DA NOSSA VIDA

Crianças

Parecem ter sido dirigidas exclusivamente à humanidade as consequências da epidemia que se espalhou no mundo. Ao contrário do homem, todos os outros seres vivos beneficiaram dos efeitos desta pandemia. O ambiente em geral recuperou na sua "saúde", os animais recuperaram espaços pela ausência do homem, a natureza ficou desafogada sem a pressão exploradora e a avidez pelos seus recursos.

Antigamente, quando uma criança se comportava mal, era ameaçada de ser fechada no seu quarto, às vezes «no quarto escuro». Era tudo tão natural como o contrário. Hoje, esta medida correctiva seria inconcebível, embora em tantas situações se carreguem as crianças com cadeias bem mais duras e difíceis de quebrar.

Pois parece que agora fomos todos, pessoas de todas as idades, que recebemos o castigo de ficarmos fechados em casa, seja qual for o local do planeta onde vivamos. Não podemos dizer que nada fizemos de mal. Se fossemos a elencar as asneiras feitas, não haveria livros que comportassem todas elas.

É provável que haja quem se sinta no direito de fazer tudo o que lhe vem à cabeça. As crianças facilmente agem assim. Seguem os seus impulsos, raramente reflectidos. Também nós já fomos crianças... Por isso é que vinha o castigo de podermos ficar fechados no quarto...

Mas não havia só castigos. Também havia os prémios. Na parte que me toca, não me recordo tanto de os receber, talvez porque mais candidato aos primeiros. Sim, destes lembro-me de muitos... e como eram merecidos. Prémios, merecia-os quem me criou e educou...

Por isso é triste que a maioria das vítimas desta pandemia sejam os que estão na fase final da vida, perto do final de a cumprirem. Quem sabe se não será uma ironia este destino? Antes que lhes retirassem o tapete, como já se ia fazendo por vários lados, e a alastrar!?

Como seria bom que o homem se remetesse à sua grandeza, a ele foi entregue tudo quanto existe, todos os meios para transformar o mundo em proveito de todos, em que o singular é absorvido pelo plural, sem extremismos. Grandes coisas faz o homem, mas algumas são tão grandes que o esmagam.

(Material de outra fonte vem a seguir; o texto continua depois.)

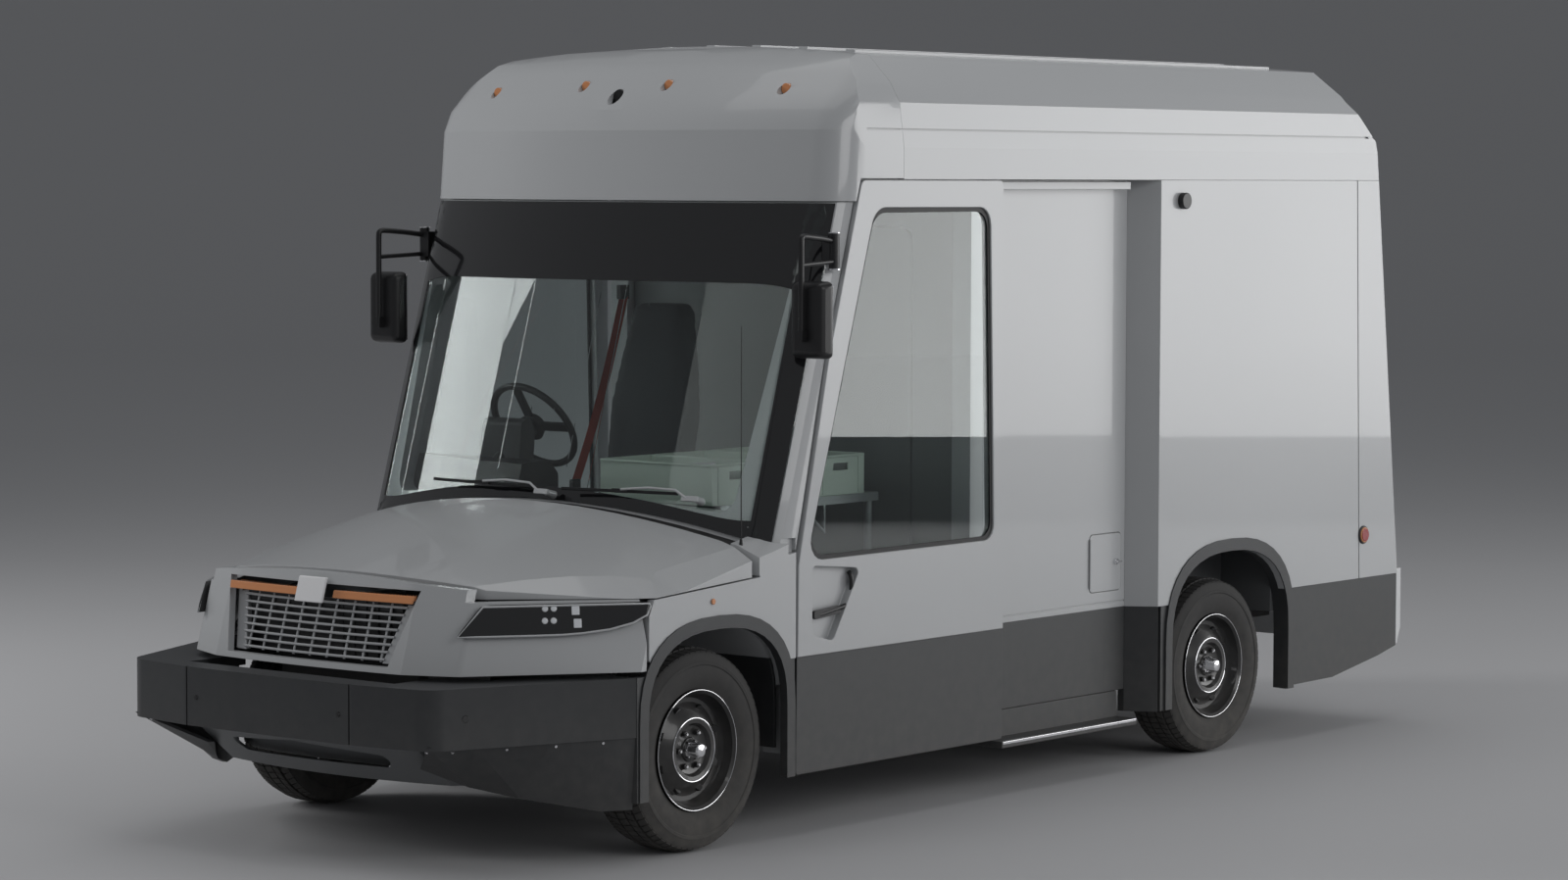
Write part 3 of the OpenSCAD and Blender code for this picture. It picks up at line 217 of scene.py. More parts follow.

Parece que, agora, muitas pessoas estão desejosas de regressar ao passado, viver como já viveram. Não era certamente tudo mau, muito de humano corria nas veias da humanidade. Mas, uma simples lição será de colher de tudo o que temos vivido nos últimos meses: Não esquecermos que, no fim de contas, ainda somos como as crianças... Mas também, que «é delas o Reino dos Céus».